## start Records supplied

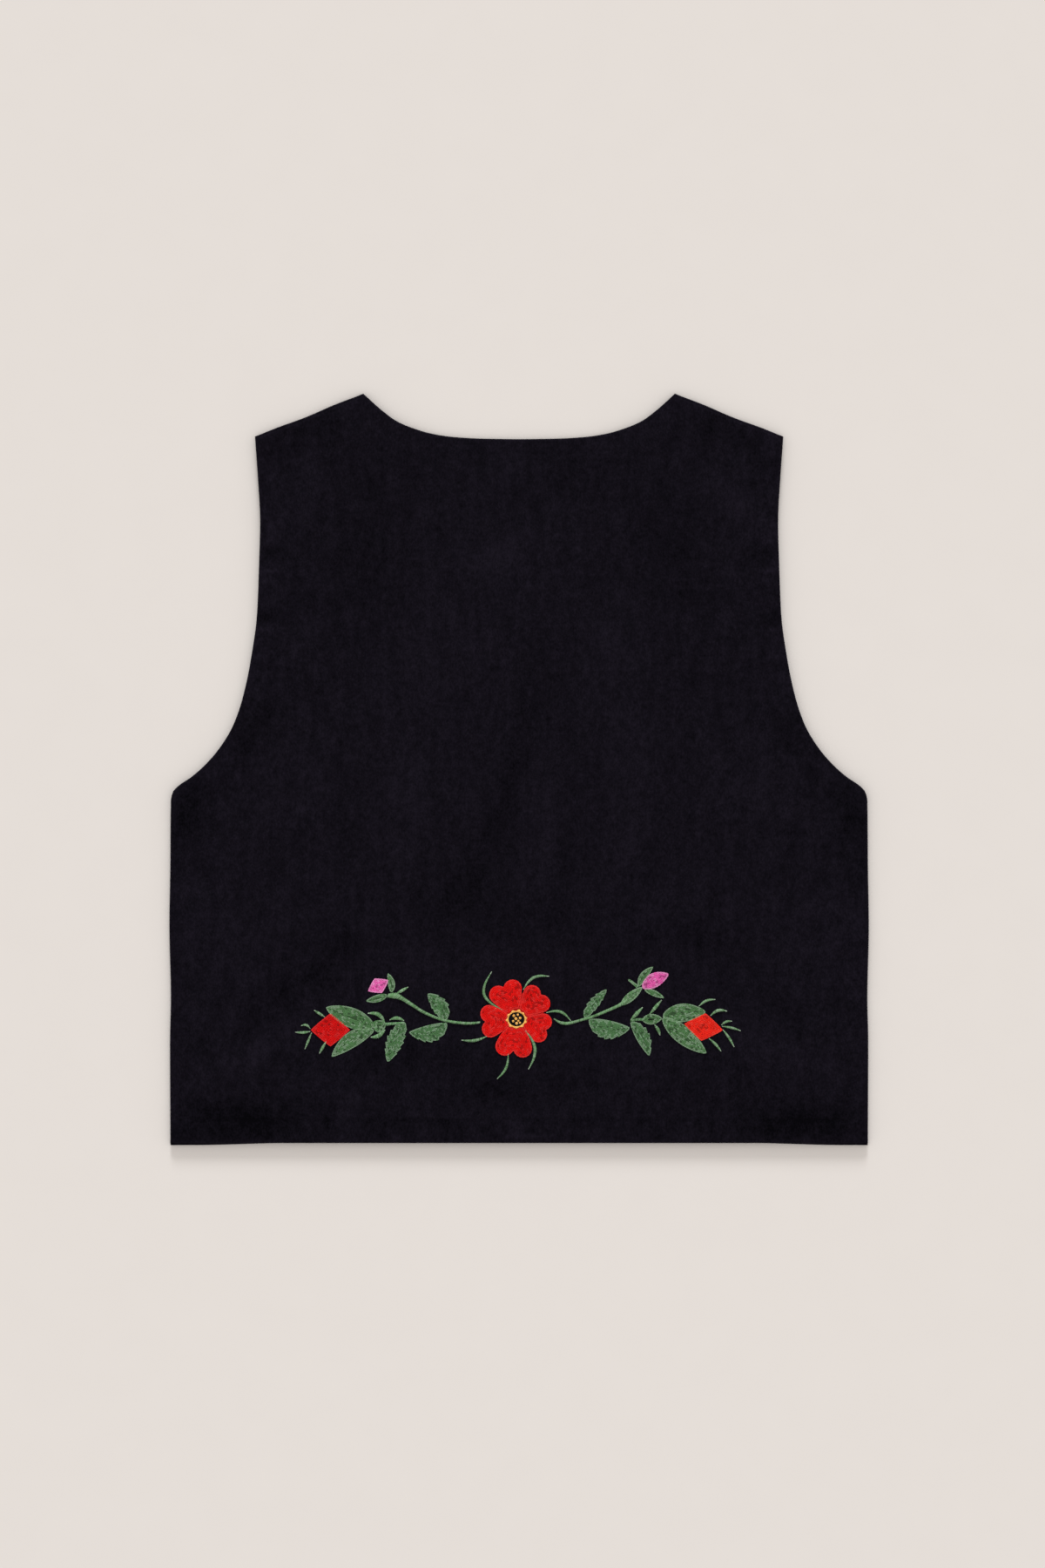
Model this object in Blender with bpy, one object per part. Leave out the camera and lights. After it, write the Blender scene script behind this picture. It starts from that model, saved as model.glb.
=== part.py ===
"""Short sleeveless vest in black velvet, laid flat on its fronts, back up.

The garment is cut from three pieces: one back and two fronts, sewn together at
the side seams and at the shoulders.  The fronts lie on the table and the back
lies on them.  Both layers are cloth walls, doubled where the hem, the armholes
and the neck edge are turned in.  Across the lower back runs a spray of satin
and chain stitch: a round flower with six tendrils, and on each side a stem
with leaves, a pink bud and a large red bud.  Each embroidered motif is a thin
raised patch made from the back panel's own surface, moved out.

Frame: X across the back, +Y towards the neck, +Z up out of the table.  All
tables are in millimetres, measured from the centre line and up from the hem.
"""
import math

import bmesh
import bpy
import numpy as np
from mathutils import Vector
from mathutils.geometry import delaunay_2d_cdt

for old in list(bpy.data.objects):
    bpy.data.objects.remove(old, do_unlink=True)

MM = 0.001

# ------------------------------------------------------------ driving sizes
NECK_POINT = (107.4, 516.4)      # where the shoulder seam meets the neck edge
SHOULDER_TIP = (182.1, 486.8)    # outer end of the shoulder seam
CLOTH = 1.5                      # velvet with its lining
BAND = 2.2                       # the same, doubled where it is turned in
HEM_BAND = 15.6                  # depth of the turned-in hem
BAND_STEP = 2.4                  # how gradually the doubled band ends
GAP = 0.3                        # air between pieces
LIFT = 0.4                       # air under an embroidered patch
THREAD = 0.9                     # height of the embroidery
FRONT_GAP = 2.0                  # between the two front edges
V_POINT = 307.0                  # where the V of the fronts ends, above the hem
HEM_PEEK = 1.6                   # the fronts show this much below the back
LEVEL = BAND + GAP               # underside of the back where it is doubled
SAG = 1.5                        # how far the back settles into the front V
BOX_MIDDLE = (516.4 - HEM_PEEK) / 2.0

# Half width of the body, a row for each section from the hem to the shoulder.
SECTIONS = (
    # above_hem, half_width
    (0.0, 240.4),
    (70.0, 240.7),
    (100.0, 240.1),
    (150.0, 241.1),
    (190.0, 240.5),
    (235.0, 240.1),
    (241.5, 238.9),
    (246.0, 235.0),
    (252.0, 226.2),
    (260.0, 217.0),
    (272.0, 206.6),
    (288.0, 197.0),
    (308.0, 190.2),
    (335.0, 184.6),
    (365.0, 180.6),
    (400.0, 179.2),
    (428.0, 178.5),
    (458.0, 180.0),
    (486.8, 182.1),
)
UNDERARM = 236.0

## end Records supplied
## start Records supplied

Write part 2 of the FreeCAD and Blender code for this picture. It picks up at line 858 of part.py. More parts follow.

## end Records supplied
## start Records supplied

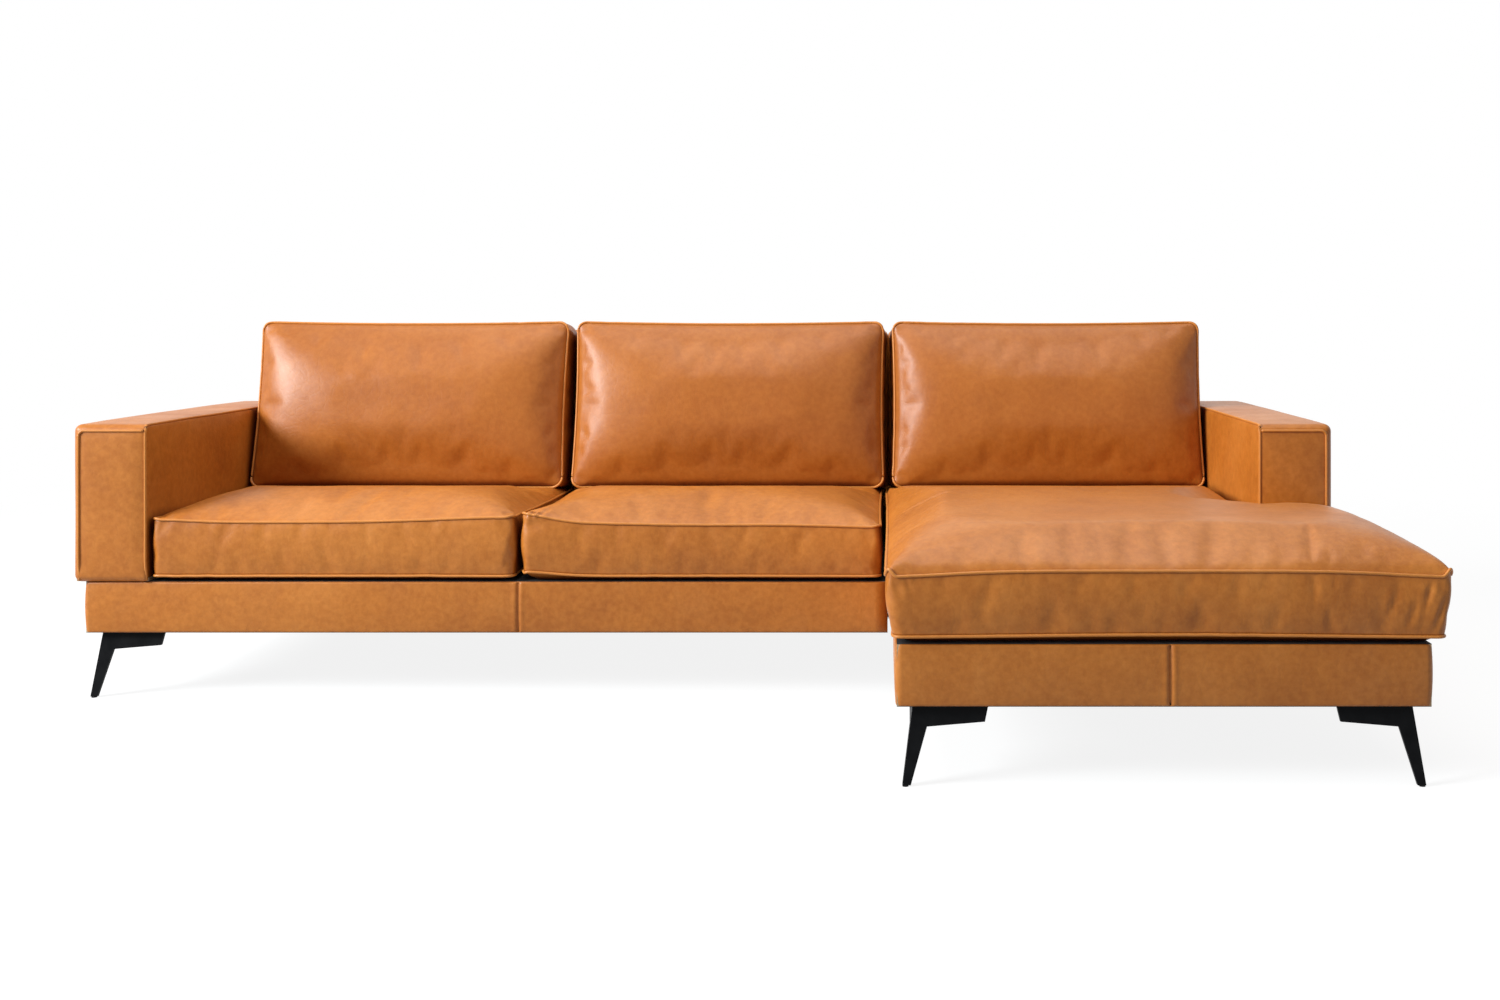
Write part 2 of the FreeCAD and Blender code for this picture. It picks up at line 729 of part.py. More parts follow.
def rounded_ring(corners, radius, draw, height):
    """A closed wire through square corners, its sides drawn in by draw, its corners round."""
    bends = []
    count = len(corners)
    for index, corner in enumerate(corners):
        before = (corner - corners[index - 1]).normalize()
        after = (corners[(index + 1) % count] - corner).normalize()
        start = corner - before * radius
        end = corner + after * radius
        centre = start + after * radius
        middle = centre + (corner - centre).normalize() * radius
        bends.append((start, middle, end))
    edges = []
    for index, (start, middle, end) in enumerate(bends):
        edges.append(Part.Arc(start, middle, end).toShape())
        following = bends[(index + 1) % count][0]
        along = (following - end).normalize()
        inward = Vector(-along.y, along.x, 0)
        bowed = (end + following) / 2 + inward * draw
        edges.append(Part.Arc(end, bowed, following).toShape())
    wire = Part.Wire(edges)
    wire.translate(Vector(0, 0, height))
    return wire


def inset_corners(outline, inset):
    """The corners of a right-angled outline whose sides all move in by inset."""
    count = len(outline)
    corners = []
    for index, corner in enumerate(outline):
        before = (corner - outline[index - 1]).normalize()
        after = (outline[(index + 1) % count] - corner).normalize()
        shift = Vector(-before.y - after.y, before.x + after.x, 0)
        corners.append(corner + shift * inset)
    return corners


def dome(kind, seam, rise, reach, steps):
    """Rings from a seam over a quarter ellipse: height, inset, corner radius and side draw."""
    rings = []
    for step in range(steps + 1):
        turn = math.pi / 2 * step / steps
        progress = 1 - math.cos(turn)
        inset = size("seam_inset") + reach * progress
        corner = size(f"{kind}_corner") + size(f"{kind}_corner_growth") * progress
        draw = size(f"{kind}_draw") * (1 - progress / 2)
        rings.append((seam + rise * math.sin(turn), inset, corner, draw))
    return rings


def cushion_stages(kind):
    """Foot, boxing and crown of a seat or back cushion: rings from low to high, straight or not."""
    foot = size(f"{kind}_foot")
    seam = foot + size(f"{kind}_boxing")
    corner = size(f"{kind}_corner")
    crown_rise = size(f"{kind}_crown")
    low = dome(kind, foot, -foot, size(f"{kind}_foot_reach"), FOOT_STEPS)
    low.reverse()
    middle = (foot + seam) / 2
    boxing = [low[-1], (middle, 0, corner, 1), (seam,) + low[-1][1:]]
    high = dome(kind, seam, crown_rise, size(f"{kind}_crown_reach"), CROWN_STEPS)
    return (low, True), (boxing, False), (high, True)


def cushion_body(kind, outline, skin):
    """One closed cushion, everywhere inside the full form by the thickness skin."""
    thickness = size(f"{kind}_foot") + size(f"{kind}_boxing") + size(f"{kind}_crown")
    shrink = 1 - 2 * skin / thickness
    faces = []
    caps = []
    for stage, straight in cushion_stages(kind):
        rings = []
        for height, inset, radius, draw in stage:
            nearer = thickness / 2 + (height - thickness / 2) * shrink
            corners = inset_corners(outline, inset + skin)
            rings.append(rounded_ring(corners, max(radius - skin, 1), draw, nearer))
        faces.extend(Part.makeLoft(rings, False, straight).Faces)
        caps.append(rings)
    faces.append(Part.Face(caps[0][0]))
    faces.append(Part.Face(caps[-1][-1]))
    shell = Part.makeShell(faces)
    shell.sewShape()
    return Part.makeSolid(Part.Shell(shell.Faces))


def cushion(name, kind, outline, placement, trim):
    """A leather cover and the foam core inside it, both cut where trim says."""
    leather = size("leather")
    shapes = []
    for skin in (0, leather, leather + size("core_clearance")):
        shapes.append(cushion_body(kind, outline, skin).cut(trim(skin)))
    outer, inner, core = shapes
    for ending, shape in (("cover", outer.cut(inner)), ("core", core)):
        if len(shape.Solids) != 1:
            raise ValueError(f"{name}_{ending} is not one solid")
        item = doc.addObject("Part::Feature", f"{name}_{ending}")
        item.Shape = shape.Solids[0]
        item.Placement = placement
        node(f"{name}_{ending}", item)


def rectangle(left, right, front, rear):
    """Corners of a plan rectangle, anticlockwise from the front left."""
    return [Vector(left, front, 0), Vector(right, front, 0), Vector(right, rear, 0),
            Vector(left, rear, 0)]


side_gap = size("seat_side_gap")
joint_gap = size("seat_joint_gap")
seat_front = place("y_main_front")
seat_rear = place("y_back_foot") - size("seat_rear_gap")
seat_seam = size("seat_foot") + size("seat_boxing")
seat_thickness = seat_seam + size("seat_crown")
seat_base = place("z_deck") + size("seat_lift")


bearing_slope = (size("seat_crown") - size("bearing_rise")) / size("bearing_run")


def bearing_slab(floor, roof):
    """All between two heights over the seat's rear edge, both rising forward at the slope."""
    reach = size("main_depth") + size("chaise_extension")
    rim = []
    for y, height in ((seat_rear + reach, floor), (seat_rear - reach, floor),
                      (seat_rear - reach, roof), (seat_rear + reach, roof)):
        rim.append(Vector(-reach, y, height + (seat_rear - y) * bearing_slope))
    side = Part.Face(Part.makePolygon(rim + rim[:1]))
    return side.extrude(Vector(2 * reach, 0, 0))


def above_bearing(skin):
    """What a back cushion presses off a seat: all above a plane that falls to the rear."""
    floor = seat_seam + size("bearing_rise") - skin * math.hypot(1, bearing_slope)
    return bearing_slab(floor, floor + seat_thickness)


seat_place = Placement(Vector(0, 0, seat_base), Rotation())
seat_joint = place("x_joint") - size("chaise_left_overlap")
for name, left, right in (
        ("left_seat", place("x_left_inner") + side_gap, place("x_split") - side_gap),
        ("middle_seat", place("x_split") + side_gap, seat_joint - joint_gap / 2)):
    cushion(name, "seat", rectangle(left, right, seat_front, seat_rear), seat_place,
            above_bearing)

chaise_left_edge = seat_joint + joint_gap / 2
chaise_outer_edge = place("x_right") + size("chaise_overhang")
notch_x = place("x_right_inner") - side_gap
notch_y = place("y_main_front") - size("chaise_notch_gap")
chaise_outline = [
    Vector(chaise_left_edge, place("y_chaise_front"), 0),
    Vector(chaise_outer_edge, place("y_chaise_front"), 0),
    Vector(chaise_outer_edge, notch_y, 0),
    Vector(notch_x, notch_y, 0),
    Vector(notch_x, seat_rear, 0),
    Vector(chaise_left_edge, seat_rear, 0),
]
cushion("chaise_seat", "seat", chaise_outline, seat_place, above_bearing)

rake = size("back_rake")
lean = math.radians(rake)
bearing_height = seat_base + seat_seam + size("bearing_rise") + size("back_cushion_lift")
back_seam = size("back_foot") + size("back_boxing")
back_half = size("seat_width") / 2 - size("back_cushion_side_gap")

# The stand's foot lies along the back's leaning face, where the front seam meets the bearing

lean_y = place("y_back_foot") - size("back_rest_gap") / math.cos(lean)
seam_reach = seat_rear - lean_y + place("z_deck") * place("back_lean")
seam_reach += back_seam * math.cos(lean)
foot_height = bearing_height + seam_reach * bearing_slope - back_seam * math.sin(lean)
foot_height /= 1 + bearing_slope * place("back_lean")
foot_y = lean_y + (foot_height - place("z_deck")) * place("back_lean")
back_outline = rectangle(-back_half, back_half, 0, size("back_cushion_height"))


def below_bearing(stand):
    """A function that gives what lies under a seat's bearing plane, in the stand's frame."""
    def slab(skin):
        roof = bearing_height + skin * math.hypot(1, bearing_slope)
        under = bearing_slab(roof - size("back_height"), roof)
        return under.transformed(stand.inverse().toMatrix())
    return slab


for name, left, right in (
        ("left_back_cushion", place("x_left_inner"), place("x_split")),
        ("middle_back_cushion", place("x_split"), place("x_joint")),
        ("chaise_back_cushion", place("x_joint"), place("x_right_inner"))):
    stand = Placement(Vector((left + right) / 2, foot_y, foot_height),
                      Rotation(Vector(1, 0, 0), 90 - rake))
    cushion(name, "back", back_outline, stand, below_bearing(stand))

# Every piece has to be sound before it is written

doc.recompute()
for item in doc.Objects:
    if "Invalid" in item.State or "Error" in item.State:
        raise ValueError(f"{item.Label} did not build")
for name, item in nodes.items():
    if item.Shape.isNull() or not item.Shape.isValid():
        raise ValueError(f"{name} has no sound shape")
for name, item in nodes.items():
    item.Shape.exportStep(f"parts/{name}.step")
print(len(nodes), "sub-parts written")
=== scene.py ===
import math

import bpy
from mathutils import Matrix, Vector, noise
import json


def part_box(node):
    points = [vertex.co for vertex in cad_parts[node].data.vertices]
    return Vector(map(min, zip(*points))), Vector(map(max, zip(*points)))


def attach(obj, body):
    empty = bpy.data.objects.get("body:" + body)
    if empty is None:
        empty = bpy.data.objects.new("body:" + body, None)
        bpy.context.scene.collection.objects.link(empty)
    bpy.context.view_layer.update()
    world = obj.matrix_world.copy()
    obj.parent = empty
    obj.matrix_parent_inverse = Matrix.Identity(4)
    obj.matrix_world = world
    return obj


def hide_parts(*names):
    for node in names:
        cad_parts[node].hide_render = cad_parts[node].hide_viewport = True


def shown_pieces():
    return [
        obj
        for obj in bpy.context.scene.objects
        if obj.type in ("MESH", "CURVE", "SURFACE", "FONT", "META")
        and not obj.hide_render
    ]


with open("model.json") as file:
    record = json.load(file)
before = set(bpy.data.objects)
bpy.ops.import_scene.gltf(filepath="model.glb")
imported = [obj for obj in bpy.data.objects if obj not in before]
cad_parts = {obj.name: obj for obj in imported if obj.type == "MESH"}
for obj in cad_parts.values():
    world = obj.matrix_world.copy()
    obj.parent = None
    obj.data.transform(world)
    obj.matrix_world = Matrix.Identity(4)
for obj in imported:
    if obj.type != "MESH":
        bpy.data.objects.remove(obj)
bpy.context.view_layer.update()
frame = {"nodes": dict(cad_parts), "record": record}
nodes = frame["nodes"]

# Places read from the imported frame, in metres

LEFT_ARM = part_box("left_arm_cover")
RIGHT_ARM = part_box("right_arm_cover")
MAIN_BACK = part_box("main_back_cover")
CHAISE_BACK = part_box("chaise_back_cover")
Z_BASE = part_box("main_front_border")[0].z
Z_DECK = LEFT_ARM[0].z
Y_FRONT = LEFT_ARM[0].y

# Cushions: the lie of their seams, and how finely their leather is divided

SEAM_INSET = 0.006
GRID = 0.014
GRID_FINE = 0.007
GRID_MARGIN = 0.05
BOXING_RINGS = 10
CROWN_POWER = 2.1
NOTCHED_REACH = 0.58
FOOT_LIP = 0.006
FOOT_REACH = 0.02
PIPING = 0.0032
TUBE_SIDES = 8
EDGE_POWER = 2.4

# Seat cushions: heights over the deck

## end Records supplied

### Requirement:
Write only the number of lines in the data above that include "context".

### Solution for this task:
4